▶ Task details
Give the listing below again in full, exactly as written.

▶ Given material

********************

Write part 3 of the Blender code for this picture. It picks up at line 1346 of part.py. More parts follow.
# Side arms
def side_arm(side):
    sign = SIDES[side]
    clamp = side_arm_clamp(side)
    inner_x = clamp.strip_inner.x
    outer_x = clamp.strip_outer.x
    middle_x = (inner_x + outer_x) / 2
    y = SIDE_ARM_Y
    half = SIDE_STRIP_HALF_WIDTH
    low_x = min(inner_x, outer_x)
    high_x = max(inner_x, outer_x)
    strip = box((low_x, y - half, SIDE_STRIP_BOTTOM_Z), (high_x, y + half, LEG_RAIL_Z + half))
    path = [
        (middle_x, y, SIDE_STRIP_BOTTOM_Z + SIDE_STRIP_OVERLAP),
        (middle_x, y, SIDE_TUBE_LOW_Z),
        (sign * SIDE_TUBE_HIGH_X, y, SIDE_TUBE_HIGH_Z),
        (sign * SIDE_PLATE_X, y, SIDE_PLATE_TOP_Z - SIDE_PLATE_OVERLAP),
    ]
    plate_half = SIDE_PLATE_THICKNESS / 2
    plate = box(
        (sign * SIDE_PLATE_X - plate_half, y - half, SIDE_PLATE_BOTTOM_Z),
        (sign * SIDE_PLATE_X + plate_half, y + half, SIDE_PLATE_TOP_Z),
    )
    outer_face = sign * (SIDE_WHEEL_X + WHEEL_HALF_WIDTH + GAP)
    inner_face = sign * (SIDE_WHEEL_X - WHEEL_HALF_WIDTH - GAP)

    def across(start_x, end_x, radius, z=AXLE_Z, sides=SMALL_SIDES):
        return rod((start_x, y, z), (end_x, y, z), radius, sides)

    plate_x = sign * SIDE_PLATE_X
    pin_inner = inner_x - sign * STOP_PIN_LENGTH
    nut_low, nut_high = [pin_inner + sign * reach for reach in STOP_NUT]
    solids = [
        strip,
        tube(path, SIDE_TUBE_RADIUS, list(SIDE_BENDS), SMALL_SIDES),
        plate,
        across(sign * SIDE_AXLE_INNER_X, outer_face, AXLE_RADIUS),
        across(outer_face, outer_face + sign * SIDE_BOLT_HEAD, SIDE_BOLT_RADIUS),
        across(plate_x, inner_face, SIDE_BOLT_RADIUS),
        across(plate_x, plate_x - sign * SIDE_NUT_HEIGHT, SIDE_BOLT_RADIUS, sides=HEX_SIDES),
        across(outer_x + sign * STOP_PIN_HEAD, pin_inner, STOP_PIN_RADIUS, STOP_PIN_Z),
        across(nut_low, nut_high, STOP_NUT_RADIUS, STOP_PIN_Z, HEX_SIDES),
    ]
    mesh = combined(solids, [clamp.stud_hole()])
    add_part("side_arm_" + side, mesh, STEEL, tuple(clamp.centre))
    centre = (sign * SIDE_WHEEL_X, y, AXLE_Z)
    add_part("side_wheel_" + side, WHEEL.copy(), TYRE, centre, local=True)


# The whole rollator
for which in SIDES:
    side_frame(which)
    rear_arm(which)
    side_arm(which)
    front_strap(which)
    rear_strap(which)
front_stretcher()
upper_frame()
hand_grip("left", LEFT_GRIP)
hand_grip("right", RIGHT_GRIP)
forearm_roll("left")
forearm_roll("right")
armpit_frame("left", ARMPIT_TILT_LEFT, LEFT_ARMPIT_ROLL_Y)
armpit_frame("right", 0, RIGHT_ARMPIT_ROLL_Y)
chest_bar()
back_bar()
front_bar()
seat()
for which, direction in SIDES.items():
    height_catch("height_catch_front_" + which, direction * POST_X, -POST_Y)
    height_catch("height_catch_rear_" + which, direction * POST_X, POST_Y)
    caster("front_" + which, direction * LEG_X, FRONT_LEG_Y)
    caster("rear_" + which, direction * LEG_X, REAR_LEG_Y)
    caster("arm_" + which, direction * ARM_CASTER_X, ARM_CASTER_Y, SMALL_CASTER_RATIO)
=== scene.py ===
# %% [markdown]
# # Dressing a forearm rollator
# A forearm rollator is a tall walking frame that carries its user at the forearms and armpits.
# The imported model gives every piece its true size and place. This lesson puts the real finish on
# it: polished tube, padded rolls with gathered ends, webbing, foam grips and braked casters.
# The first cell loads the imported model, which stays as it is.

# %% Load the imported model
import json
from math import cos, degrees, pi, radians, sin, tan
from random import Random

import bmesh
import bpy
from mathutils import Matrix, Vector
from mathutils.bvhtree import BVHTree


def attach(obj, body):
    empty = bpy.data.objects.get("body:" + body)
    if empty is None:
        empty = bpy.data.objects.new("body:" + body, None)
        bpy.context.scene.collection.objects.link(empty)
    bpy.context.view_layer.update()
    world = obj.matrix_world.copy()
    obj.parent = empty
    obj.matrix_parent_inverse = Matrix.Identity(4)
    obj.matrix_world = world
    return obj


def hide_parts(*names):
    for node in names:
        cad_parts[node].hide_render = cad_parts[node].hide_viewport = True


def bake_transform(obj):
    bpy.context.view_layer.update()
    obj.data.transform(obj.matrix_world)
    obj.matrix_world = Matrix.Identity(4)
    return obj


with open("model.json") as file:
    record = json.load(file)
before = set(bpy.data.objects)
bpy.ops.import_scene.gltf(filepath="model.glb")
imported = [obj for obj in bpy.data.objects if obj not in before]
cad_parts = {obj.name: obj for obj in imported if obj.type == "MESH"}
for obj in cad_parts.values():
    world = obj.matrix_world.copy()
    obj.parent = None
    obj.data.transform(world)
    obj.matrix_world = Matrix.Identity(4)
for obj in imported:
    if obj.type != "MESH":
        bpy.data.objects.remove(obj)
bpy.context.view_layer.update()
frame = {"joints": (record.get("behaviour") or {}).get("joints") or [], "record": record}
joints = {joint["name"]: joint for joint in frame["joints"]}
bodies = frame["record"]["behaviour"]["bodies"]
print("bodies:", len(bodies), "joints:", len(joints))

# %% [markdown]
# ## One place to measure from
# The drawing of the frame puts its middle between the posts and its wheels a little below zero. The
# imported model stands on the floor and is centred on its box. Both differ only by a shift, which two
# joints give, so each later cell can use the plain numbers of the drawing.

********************

▶ The reply
Write part 3 of the Blender code for this picture. It picks up at line 1346 of part.py. More parts follow.
# Side arms
def side_arm(side):
    sign = SIDES[side]
    clamp = side_arm_clamp(side)
    inner_x = clamp.strip_inner.x
    outer_x = clamp.strip_outer.x
    middle_x = (inner_x + outer_x) / 2
    y = SIDE_ARM_Y
    half = SIDE_STRIP_HALF_WIDTH
    low_x = min(inner_x, outer_x)
    high_x = max(inner_x, outer_x)
    strip = box((low_x, y - half, SIDE_STRIP_BOTTOM_Z), (high_x, y + half, LEG_RAIL_Z + half))
    path = [
        (middle_x, y, SIDE_STRIP_BOTTOM_Z + SIDE_STRIP_OVERLAP),
        (middle_x, y, SIDE_TUBE_LOW_Z),
        (sign * SIDE_TUBE_HIGH_X, y, SIDE_TUBE_HIGH_Z),
        (sign * SIDE_PLATE_X, y, SIDE_PLATE_TOP_Z - SIDE_PLATE_OVERLAP),
    ]
    plate_half = SIDE_PLATE_THICKNESS / 2
    plate = box(
        (sign * SIDE_PLATE_X - plate_half, y - half, SIDE_PLATE_BOTTOM_Z),
        (sign * SIDE_PLATE_X + plate_half, y + half, SIDE_PLATE_TOP_Z),
    )
    outer_face = sign * (SIDE_WHEEL_X + WHEEL_HALF_WIDTH + GAP)
    inner_face = sign * (SIDE_WHEEL_X - WHEEL_HALF_WIDTH - GAP)

    def across(start_x, end_x, radius, z=AXLE_Z, sides=SMALL_SIDES):
        return rod((start_x, y, z), (end_x, y, z), radius, sides)

    plate_x = sign * SIDE_PLATE_X
    pin_inner = inner_x - sign * STOP_PIN_LENGTH
    nut_low, nut_high = [pin_inner + sign * reach for reach in STOP_NUT]
    solids = [
        strip,
        tube(path, SIDE_TUBE_RADIUS, list(SIDE_BENDS), SMALL_SIDES),
        plate,
        across(sign * SIDE_AXLE_INNER_X, outer_face, AXLE_RADIUS),
        across(outer_face, outer_face + sign * SIDE_BOLT_HEAD, SIDE_BOLT_RADIUS),
        across(plate_x, inner_face, SIDE_BOLT_RADIUS),
        across(plate_x, plate_x - sign * SIDE_NUT_HEIGHT, SIDE_BOLT_RADIUS, sides=HEX_SIDES),
        across(outer_x + sign * STOP_PIN_HEAD, pin_inner, STOP_PIN_RADIUS, STOP_PIN_Z),
        across(nut_low, nut_high, STOP_NUT_RADIUS, STOP_PIN_Z, HEX_SIDES),
    ]
    mesh = combined(solids, [clamp.stud_hole()])
    add_part("side_arm_" + side, mesh, STEEL, tuple(clamp.centre))
    centre = (sign * SIDE_WHEEL_X, y, AXLE_Z)
    add_part("side_wheel_" + side, WHEEL.copy(), TYRE, centre, local=True)


# The whole rollator
for which in SIDES:
    side_frame(which)
    rear_arm(which)
    side_arm(which)
    front_strap(which)
    rear_strap(which)
front_stretcher()
upper_frame()
hand_grip("left", LEFT_GRIP)
hand_grip("right", RIGHT_GRIP)
forearm_roll("left")
forearm_roll("right")
armpit_frame("left", ARMPIT_TILT_LEFT, LEFT_ARMPIT_ROLL_Y)
armpit_frame("right", 0, RIGHT_ARMPIT_ROLL_Y)
chest_bar()
back_bar()
front_bar()
seat()
for which, direction in SIDES.items():
    height_catch("height_catch_front_" + which, direction * POST_X, -POST_Y)
    height_catch("height_catch_rear_" + which, direction * POST_X, POST_Y)
    caster("front_" + which, direction * LEG_X, FRONT_LEG_Y)
    caster("rear_" + which, direction * LEG_X, REAR_LEG_Y)
    caster("arm_" + which, direction * ARM_CASTER_X, ARM_CASTER_Y, SMALL_CASTER_RATIO)
=== scene.py ===
# %% [markdown]
# # Dressing a forearm rollator
# A forearm rollator is a tall walking frame that carries its user at the forearms and armpits.
# The imported model gives every piece its true size and place. This lesson puts the real finish on
# it: polished tube, padded rolls with gathered ends, webbing, foam grips and braked casters.
# The first cell loads the imported model, which stays as it is.

# %% Load the imported model
import json
from math import cos, degrees, pi, radians, sin, tan
from random import Random

import bmesh
import bpy
from mathutils import Matrix, Vector
from mathutils.bvhtree import BVHTree


def attach(obj, body):
    empty = bpy.data.objects.get("body:" + body)
    if empty is None:
        empty = bpy.data.objects.new("body:" + body, None)
        bpy.context.scene.collection.objects.link(empty)
    bpy.context.view_layer.update()
    world = obj.matrix_world.copy()
    obj.parent = empty
    obj.matrix_parent_inverse = Matrix.Identity(4)
    obj.matrix_world = world
    return obj


def hide_parts(*names):
    for node in names:
        cad_parts[node].hide_render = cad_parts[node].hide_viewport = True


def bake_transform(obj):
    bpy.context.view_layer.update()
    obj.data.transform(obj.matrix_world)
    obj.matrix_world = Matrix.Identity(4)
    return obj


with open("model.json") as file:
    record = json.load(file)
before = set(bpy.data.objects)
bpy.ops.import_scene.gltf(filepath="model.glb")
imported = [obj for obj in bpy.data.objects if obj not in before]
cad_parts = {obj.name: obj for obj in imported if obj.type == "MESH"}
for obj in cad_parts.values():
    world = obj.matrix_world.copy()
    obj.parent = None
    obj.data.transform(world)
    obj.matrix_world = Matrix.Identity(4)
for obj in imported:
    if obj.type != "MESH":
        bpy.data.objects.remove(obj)
bpy.context.view_layer.update()
frame = {"joints": (record.get("behaviour") or {}).get("joints") or [], "record": record}
joints = {joint["name"]: joint for joint in frame["joints"]}
bodies = frame["record"]["behaviour"]["bodies"]
print("bodies:", len(bodies), "joints:", len(joints))

# %% [markdown]
# ## One place to measure from
# The drawing of the frame puts its middle between the posts and its wheels a little below zero. The
# imported model stands on the floor and is centred on its box. Both differ only by a shift, which two
# joints give, so each later cell can use the plain numbers of the drawing.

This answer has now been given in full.